There are two ways to deal with understanding our impermanence: you can choose selfishness or kindness.
Like any binary, there’s an infinite amount of varieties in these two, but if you look at what’s going on around the word, at the hate, the fear, the war, and the suffering; it’s not hard to see that a lot of people have chosen selfishness.
If nothing matters, if we only have this short amount of time together, what’s the point of amassing wealth? Of creating a legacy of money, business, or power? It’s all dust in the end. Just ask Ozymandias.
I met a traveller from an antique land
Who said: Two vast and trunkless legs of stone
Stand in the desart.[d] Near them, on the sand,
Half sunk, a shattered visage lies, whose frown,
And wrinkled lip, and sneer of cold command,
Tell that its sculptor well those passions read
Which yet survive, stamped on these lifeless things,
The hand that mocked them and the heart that fed:
And on the pedestal these words appear:
“My name is Ozymandias, King of Kings:
Look on my works, ye Mighty, and despair!”

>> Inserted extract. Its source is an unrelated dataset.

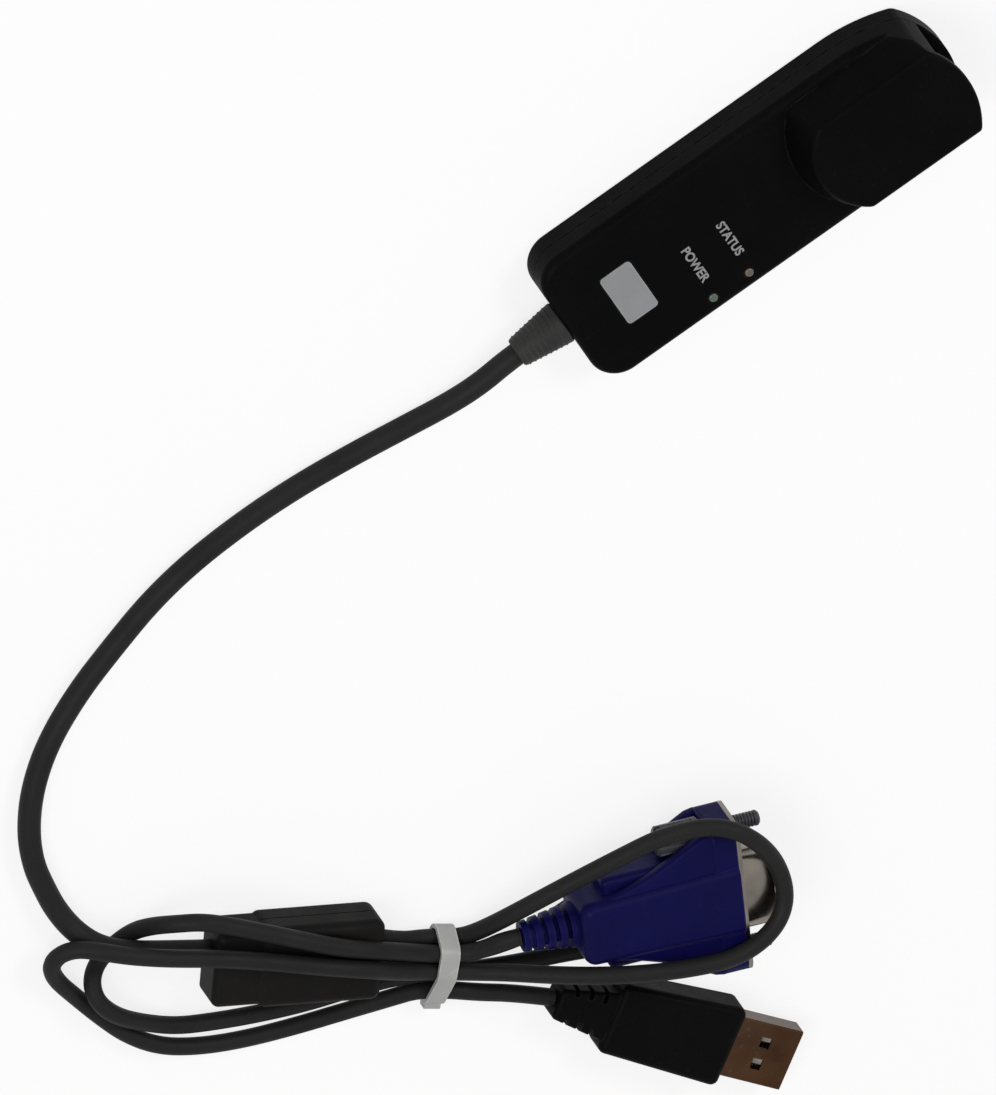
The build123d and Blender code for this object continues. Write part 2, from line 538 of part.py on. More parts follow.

No thing beside remains. Round the decay
Of that colossal wreck, boundless and bare
The lone and level sands stretch far away.— Percy Shelley, “Ozymandias”, 1819 edition
Kindness is the better option. It’s always the better option. Be kind to yourself, be kind to others, and be kind to the world.
Since we’re just tiny blips in the history of humanity, and completely irrelevant to the history of the universe, why not make the time we have be pleasant. If there is a God, he’ll agree, if there isn’t, you’ve made your life and those around you a little better, and that might not mean anything in the long term, but in the short term it’s the only thing that matters.